Sometimes, as teachers, we admittedly do things because we sincerely believe in their value. Sometimes, it’s because we need something to fill in a lesson that somehow ran short.

I’m not sure what was our teacher’s purpose for reading a collection of science fiction short stories in a science class. We didn’t have ‘I can’ statements back then.

What I do know is that there, during seventh grade, a homely girl with mousy brown hair fell in love with the Voice of literary science fiction.

Ray Bradbury. Orson Scott Card. Ursula K. Le Guin. Frederik Pohl. Isaac Asimov. Robert A. Heinlein.

Even Mary Shelley.

Writers who didn’t just care about the hows of science fiction but the why this matters. Character-driven, emotional, whoa-let-me-go-back-and-reread-that-so-I-can-think-about-it writing.

Flash-forward to high school.

Slightly less awkward me, but fabulously flannel. (It was the 90s.)

Ray Bradbury visited my hometown, and our class went to see him. He spoke to a sea of young people, most of them probably there to get extra credit from desperate English teachers. I remember two boys with “Bradbury 3:16” written in Sharpie on plain white t-shirts, standing up and yelling from the back row.

I remember clutching my secondhand copy of Fahrenheit 451, naively thinking I could convince this god to sign it.
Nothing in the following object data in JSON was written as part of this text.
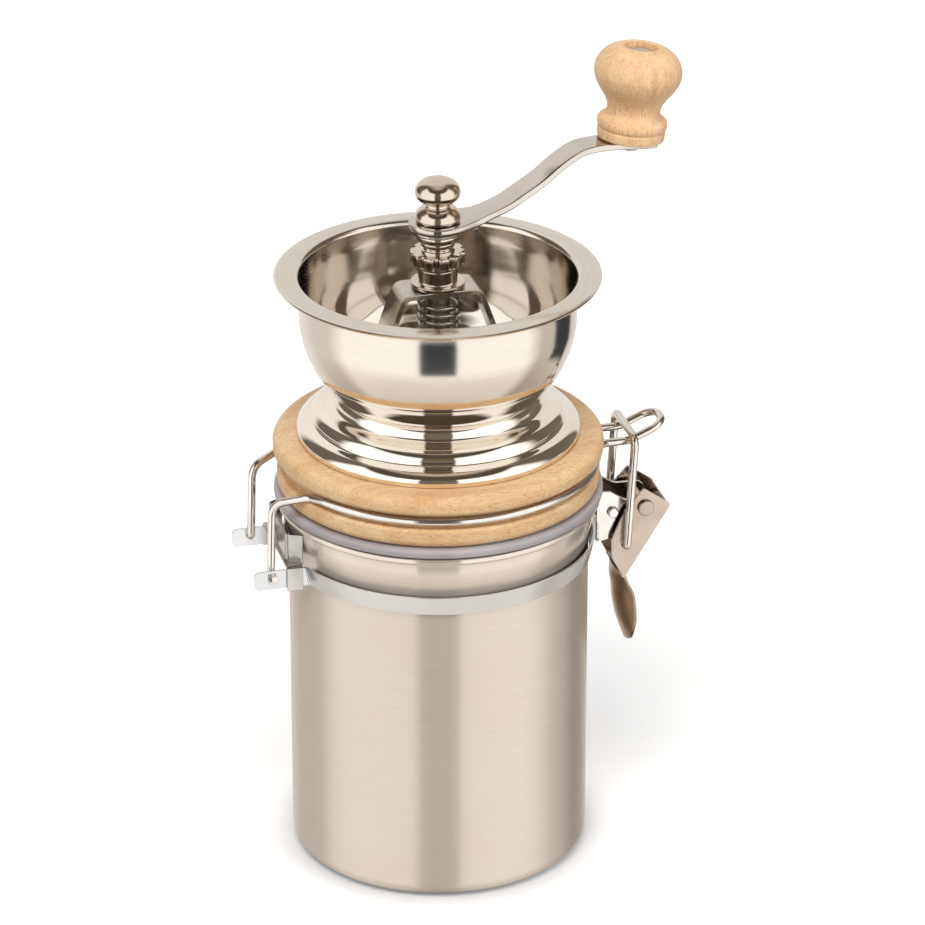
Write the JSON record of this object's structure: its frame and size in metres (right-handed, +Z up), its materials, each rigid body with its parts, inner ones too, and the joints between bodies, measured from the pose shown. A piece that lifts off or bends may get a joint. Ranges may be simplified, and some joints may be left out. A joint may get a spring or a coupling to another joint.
{
  "type": "manual coffee grinder",
  "caption": "Hand cranked coffee grinder: open steel hopper on a beech lid, conical burrs, and a clamp-top steel canister with a wire bail and lever clasp.",
  "frame": {"origin": "middle of the canister's flat underside", "axes": "+Z up along the canister's axis, +X towards the clasp, -X towards the lid's hinge"},
  "size_m": [0.1519, 0.1096, 0.2737],
  "materials": {
    "canister_steel": "stainless steel, brushed round the body",
    "bright_steel": "stainless steel strip, bright rolled",
    "nickel_steel": "nickel plated steel, slightly warm",
    "wire_steel": "drawn stainless wire, bright",
    "mirror_steel": "spun stainless steel, mirror polished",
    "hopper_steel": "spun stainless steel, satin above and polished below",
    "arm_steel": "flat steel bar, polished",
    "plain_steel": "plain steel, as drawn",
    "burr_iron": "cast burr iron, ground teeth",
    "beech": "turned beech, thinly lacquered",
    "silicone": "moulded silicone, lilac grey"
  },
  "bodies": {
    "base": {"canister_body": "canister_steel", "neck_band": "bright_steel", "hinge_clip": "bright_steel", "clasp_bracket": "bright_steel", "bracket_pin": "nickel_steel", "lever_rivet": "nickel_steel"},
    "lid": {"lid_ring": "beech", "silicone_gasket": "silicone", "stepped_dome": "mirror_steel", "hopper_bowl": "hopper_steel", "hopper_bridge": "plain_steel", "hopper_rivet_1": "plain_steel", "hopper_rivet_2": "plain_steel", "hopper_rivet_3": "plain_steel", "hopper_rivet_4": "plain_steel", "guide_bushing": "nickel_steel", "outer_burr": "burr_iron", "burr_screw_1": "plain_steel", "burr_screw_2": "plain_steel", "burr_screw_3": "plain_steel", "lid_screw_1": "plain_steel", "lid_screw_2": "plain_steel", "lid_screw_3": "plain_steel", "lower_bridge": "plain_steel", "lower_bushing": "plain_steel", "lower_bridge_screw_1": "plain_steel", "lower_bridge_screw_2": "plain_steel", "bail_wire": "wire_steel"},
    "carrier": {"thrust_washer": "nickel_steel"},
    "adjuster": {"adjusting_nut": "nickel_steel"},
    "spindle": {"drive_shaft": "plain_steel", "inner_burr": "burr_iron", "burr_nut": "plain_steel", "spring_seat": "plain_steel", "burr_spring": "plain_steel", "shaft_collar": "nickel_steel", "lock_plate": "arm_steel", "crank_arm": "arm_steel", "finial_nut": "mirror_steel", "knob_pin": "plain_steel"},
    "knob": {"crank_knob": "beech"},
    "lever": {"clasp_lever": "nickel_steel"},
    "link": {"clasp_link": "wire_steel"}
  },
  "joints": [
    {"name": "lid_hinge", "type": "hinge", "parent": "base", "child": "lid", "pos_m": [-0.0607, 0, 0.1106], "axis": [0, -1, 0], "range_deg": [0, 105]},
    {"name": "crank_turn", "type": "hinge", "parent": "lid", "child": "carrier", "pos_m": [0, 0, 0.2087], "axis": [0, 0, 1], "continuous": true},
    {"name": "adjuster_turn", "type": "hinge", "parent": "carrier", "child": "adjuster", "pos_m": [0, 0, 0.2101], "axis": [0, 0, 1], "range_deg": [-360, 0]},
    {"name": "spindle_lift", "type": "slide", "parent": "carrier", "child": "spindle", "axis": [0, 0, 1], "range_m": [0, 0.00125], "deforming": ["burr_spring"]},
    {"name": "knob_spin", "type": "hinge", "parent": "spindle", "child": "knob", "pos_m": [0.0684, 0.01231, 0.24146], "axis": [0.1111, 0.02, 0.9936], "continuous": true},
    {"name": "clasp_lever", "type": "hinge", "parent": "base", "child": "lever", "pos_m": [0.069, 0, 0.1174], "axis": [0, -1, 0], "range_deg": [0, 110]},
    {"name": "clasp_link", "type": "hinge", "parent": "lever", "child": "link", "pos_m": [0.0622, 0, 0.1043], "axis": [0, -1, 0], "range_deg": [-160, 0], "deforming": ["clasp_link"]}
  ],
  "couplings": [
    {"joint": "adjuster_turn", "follows": "spindle_lift", "rad_per_m": -5026.5},
    {"joint": "clasp_link", "follows": "clasp_lever", "ratio": -1.4364}
  ]
}
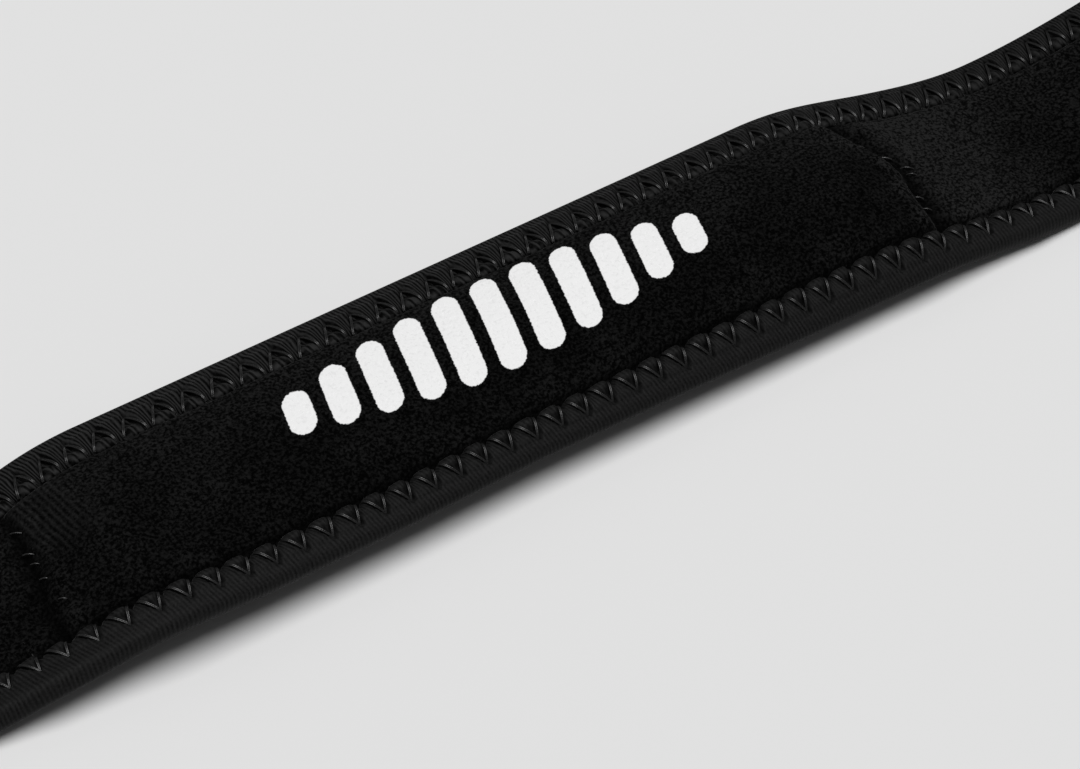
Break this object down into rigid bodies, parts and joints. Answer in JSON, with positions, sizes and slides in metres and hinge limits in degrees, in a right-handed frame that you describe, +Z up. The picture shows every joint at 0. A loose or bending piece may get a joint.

And though I can’t recall his exact words, I know he spoke of writing Fahrenheit 451, renting a typewriter for a dime at a time in his nearby public library. Suddenly, the Voice I had grown to love for the stories he told split into two chords, creating a wondrous harmony. The Stories, themselves, and the dogged Writer behind them.

So I ask you this: with whom did you fall in love at first voice?